Are we not however in some ways like those long ago Israelites who missed the experiences of        “ thin places “ they had known as trekkers headed away from Egypt  towards God’s planned place for them?

The wilderness where the boundary was thin between themselves and the Holy ?

 

Beyond our settled center, our civilized Wind River Valley, beyond the last ranches, the last houses, is wilderness. It has its beauties, its thin places, but also its very real dangers. It is here that our routines and comforts are challenged. To cross country ski in the wilderness is to go prepared and to be on the lookout for avalanches and hypo-thermia

To go into the mountain wilderness is also to sometimes sense the holy, to be in a thin place.

In the summer wilderness there are grizzlies and wolves. And more and more these creatures of God’s creation are pressing at the margins of our settled civilized valley. Sometimes we see glimpses of a huge dog and wonder, “Is that a wolf?”We see tracks of both wolves and grizzlies and sometimes mountain lions. So, we live in the settled center with all its comforts and conveniences, but at the margins of our lives is wilderness.

 

John the Baptist lived on the edge of a wilderness-y place, a hot desert-y place, not at all like our northern, forested wilderness. We could call the scrub brush and dry canyons beyond the Jordan

an “outer place”, far from the everyday first century routines of making a living, raising a family,

getting along under the domination system, putting up with Roman occupation, adjusting to the ways things just were.

 

Into this settled center John came proclaiming the need to repent, proclaiming the corruption of the power elites, including King Herod, whom he accused of stealing his brother’s wife.

 

The Gospel of Luke describes what John was doing and what he represented, relates John to earlier writings and prophecies in the Hebrew scriptures, the words of Isaiah and Baruch.

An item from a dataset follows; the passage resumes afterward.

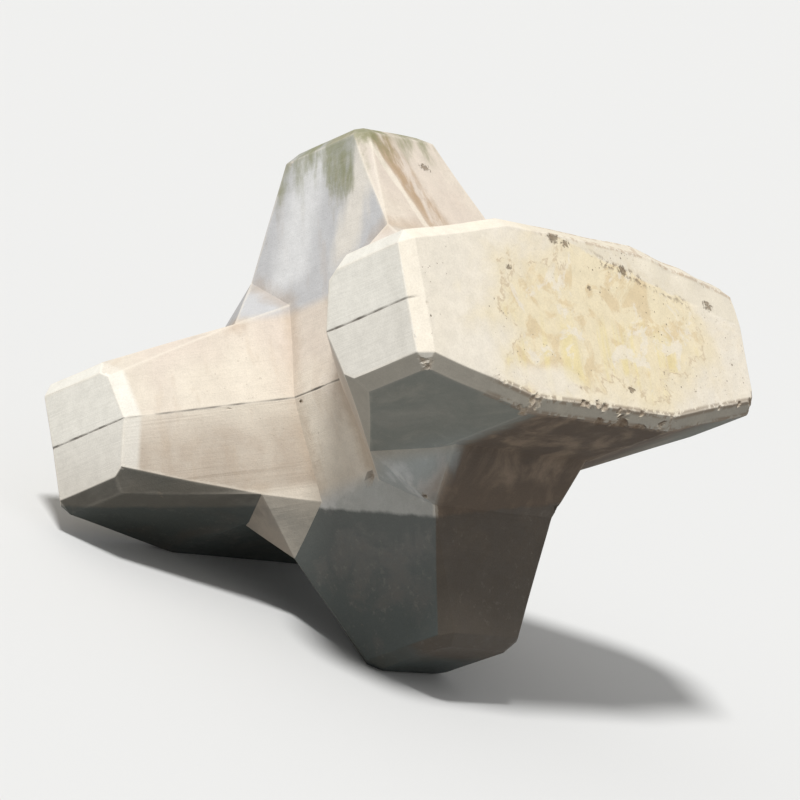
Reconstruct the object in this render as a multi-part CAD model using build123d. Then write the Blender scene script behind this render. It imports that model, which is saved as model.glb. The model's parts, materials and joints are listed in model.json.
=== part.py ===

Luke repeated Isaiah’s words we heard today: “Prepare the way of the Lord. Make his paths straight.”

 

Then to show that the Lord would make the Way  easy if the people would only return in their hearts to God, Luke quotes Isaiah again, “Every valley shall be filled and every hill shall be made low, and the crooked shall be made straight…” (Isa 40 :3-5)  Baruch finishes Isaiah’s sentence with the words,”…so that Israel may walk safely in the glory of God.”

 

To put these words into our time and our Wyoming wilderness it is as if we, returning from a two week pack trip, tired, hungry and looking forward to our nice soft beds, have our way eased by God flattening out the mountains so we can get home faster and more comfortably.

 

            Perhaps there have been times in our lives, yours and mine, when we have sensed

a presence beyond our seeing or hearing that has eased a situation for us? Flattened and straightened the way for us?

 

Today as we consider John the Baptist speaking from the fringes of civilization

we remember those who in our time spoke from the edges of society to the comfortable.

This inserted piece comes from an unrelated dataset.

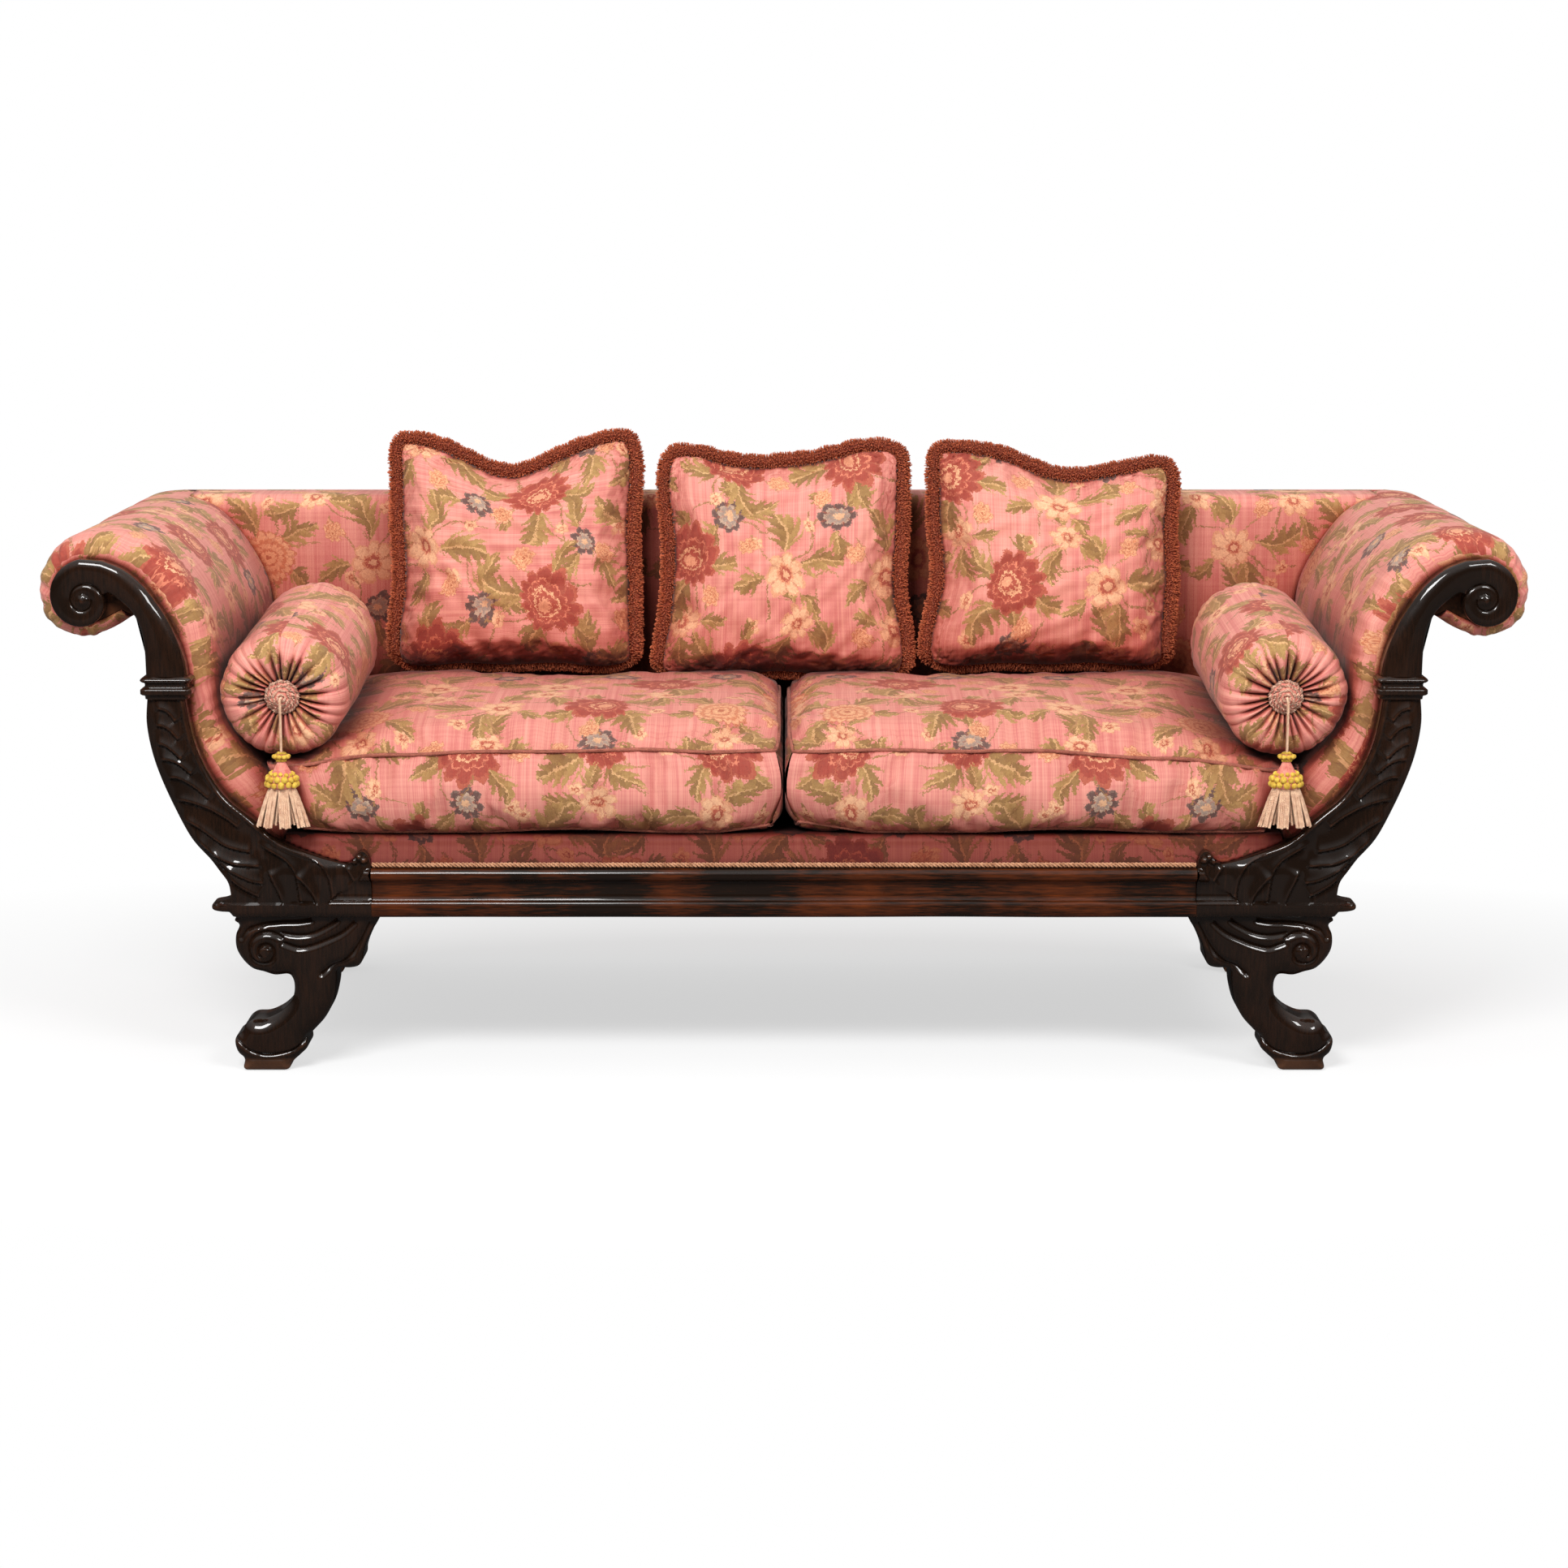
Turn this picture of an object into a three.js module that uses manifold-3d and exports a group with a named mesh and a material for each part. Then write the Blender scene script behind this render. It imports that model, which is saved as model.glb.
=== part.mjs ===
// A scroll-arm sofa: a carved dark hardwood show frame on four scroll legs, a sprung seat platform,
// rolled upholstered arms, a straight upholstered back, two loose seat cushions, three fringed
// pillows and two bolsters with tassels.
// Millimetres. +X is the sofa's right as a viewer in front sees it, +Y goes to the back, +Z is up.
// The origin is on the floor, under the middle of the sofa.
import * as THREE from "three";
import { mergeVertices } from "three/addons/utils/BufferGeometryUtils.js";
import Module from "manifold-3d";

const wasm = await Module();
wasm.setup();

// Driving sizes.
const seatWidth = 1550; // between the two arms' inner faces, at the seat
const armReach = 374; // from an arm's inner face at the seat to the outside of its roll
const overallDepth = 720;
const legHeight = 249;
const railHeight = 78;
const armRise = 518; // from the top of the rails to the top of the arms and back
const fit = 0.4; // gap between pieces that touch
const cutOverrun = 5;

// Places that several pieces share.
const armFaceX = seatWidth / 2;
const railTopZ = legHeight + railHeight;
const backTopZ = railTopZ + armRise;
const frontY = -overallDepth / 2;
const backY = overallDepth / 2;

// The frame's layers from front to back.
const carvingDepth = 40;
const frameDepth = 28;
const backCoverDepth = 12;
const carvingBackY = frontY + carvingDepth;
const frontFrameY = carvingBackY + fit;
const frontFrameBackY = frontFrameY + frameDepth;
const rearFrameBackY = backY - backCoverDepth - fit;
const rearFrameY = rearFrameBackY - frameDepth;

const tau = 2 * Math.PI;
const quarterTurn = Math.PI / 2;

// Finishes.
function finish(color, roughness) {
  return new THREE.MeshStandardMaterial({ color, roughness, metalness: 0 });
}
const showWood = finish("#2c1811", 0.3);
const frameWood = finish("#b58a5a", 0.7);
const floralCloth = finish("#d98078", 0.85);
const fringeYarn = finish("#8e3a22", 0.9);
const tasselYarn = finish("#d9a58c", 0.8);
const goldYarn = finish("#c99a2c", 0.7);
const juteWeb = finish("#a08a5c", 0.9);
const blackCloth = finish("#262320", 0.95);
const springWire = finish("#7b7d80", 0.4);

const sofa = new THREE.Group();

function add(name, geometry, material) {
  const mesh = new THREE.Mesh(geometry, material);
  mesh.name = name;
  sofa.add(mesh);
  return mesh;
}

// Adds a piece made for the right-hand side, and its mirror image on the left.
function addPair(name, geometry, material) {
  add(`${name}_right`, geometry, material);
  add(`${name}_left`, mirrored(geometry), material);
}

// Geometry helpers.
const flat = (x, z) => new THREE.Vector2(x, z);

function bare(geometry) {
  const copy = geometry.clone();
  copy.deleteAttribute("normal");
  copy.deleteAttribute("uv");
  const merged = mergeVertices(copy);
  const kept = [];
  for (let i = 0; i < merged.index.count; i += 3) {
    const [a, b, c] = [0, 1, 2].map((k) => merged.index.getX(i + k));
    if (a !== b && b !== c && c !== a) kept.push(a, b, c);
  }
  return merged.setIndex(kept);
}

function reversed(index) {
  const turned = [];
  for (let i = 0; i < index.length; i += 3) turned.push(index[i], index[i + 2], index[i + 1]);
  return turned;
}

function signedVolume(positions, index) {
  const corner = (i) => new THREE.Vector3().fromArray(positions, 3 * i);
  let sum = 0;
  for (let i = 0; i < index.length; i += 3) {
    sum += corner(index[i]).dot(corner(index[i + 1]).cross(corner(index[i + 2])));
  }
  return sum;
}

// A closed geometry from loose positions and triangles, with its faces turned outwards.
function closed(positions, index) {
  const outward = signedVolume(positions, index) < 0 ? reversed(index) : index;
  const geometry = new THREE.BufferGeometry();
  geometry.setAttribute("position", new THREE.Float32BufferAttribute(positions, 3));
  geometry.setIndex(outward);
  return geometry;
}

function mirrored(geometry) {
  const source = geometry.index ? geometry : bare(geometry);
  const positions = Array.from(source.attributes.position.array);
  for (let i = 0; i < positions.length; i += 3) positions[i] = -positions[i];
  return closed(positions, Array.from(source.index.array));
}

// A ring seen along the axis that it faces most.
function planeOf(ring) {
  const facing = new THREE.Vector3();
  ring.forEach((p, i) => facing.add(new THREE.Vector3().crossVectors(p, ring[(i + 1) % ring.length])));
  const [x, y, z] = facing.toArray().map(Math.abs);
  if (y >= x && y >= z) return (p) => flat(p.x, p.z);
  if (x >= z) return (p) => flat(p.y, p.z);
  return (p) => flat(p.x, p.y);
}

function capOf(ring) {
  const outline = ring.map(planeOf(ring));
  const faces = THREE.ShapeUtils.triangulateShape(outline, []);
  const facesTurn = faces.reduce((sum, t) => sum + THREE.ShapeUtils.area(t.map((i) => outline[i])), 0);
  const isSame = facesTurn * THREE.ShapeUtils.area(outline) > 0;
  return isSame ? faces : faces.map(([a, b, c]) => [a, c, b]);
}

// A solid through rings of equally many points: capped at both ends, or joined into a loop.
function loft(rings, loop = false) {
  const count = rings[0].length;
  const positions = rings.flat().flatMap((p) => [p.x, p.y, p.z]);
  const index = [];
  const spans = loop ? rings.length : rings.length - 1;
  for (let r = 0; r < spans; r++) {
    const near = r * count;
    const far = ((r + 1) % rings.length) * count;
    for (let i = 0; i < count; i++) {
      const j = (i + 1) % count;
      index.push(near + i, near + j, far + i, near + j, far + j, far + i);
    }
  }
  if (!loop) {
    const last = (rings.length - 1) * count;
    index.push(...capOf(rings[0]).flatMap(([a, b, c]) => [a, c, b]));
    index.push(...capOf(rings[rings.length - 1]).flatMap((t) => t.map((i) => i + last)));
  }
  return closed(positions, index);
}

// A box between two corners.
function block(x0, x1, y0, y1, z0, z1) {
  const box = new THREE.BoxGeometry(x1 - x0, y1 - y0, z1 - z0);
  box.translate((x0 + x1) / 2, (y0 + y1) / 2, (z0 + z1) / 2);
  return bare(box);
}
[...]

Helen Keller spoke from blindness to the sighted world.  Mahatma Ghandi from an occupied India to the British Empire.  Mother Teresa spoke for the poor of Calcutta to the comfortable everywhere. Nelson Mandela to apartheid. Martin Luther King to our own Jim Crow.

 

If Dr. King and many other troublers of our white comfort had remained silent would we have had a Colin Powell, a Condoleeza Rice, a Barack Obama?

 

It is the John the Baptists of our day who express a vision of God’s hopes for our world.

 

As we consider this prophetic voice from the fringe calling us to repentance we might ask ourselves: what in my life needs to be examined, repented of, forgiven? A relationship gone wrong? Being judgmental of others? A prejudice I have about race, gender, class?

 

And what do we as a nation need to look hard at in our national psyche, in our attitude towards those who share the planet? To examine our national soul is a courageous form of patriotism

that leads to taking the first steps  on the road God wants to flatten and straighten for us.

 

Next week we hear more about John the Baptist, this first century prophet from the wild fringe.

Jesus comes to the river, is galvanized by the wild call to repentance. He hears John’s words from the wilderness, then carries them back to the civilized center.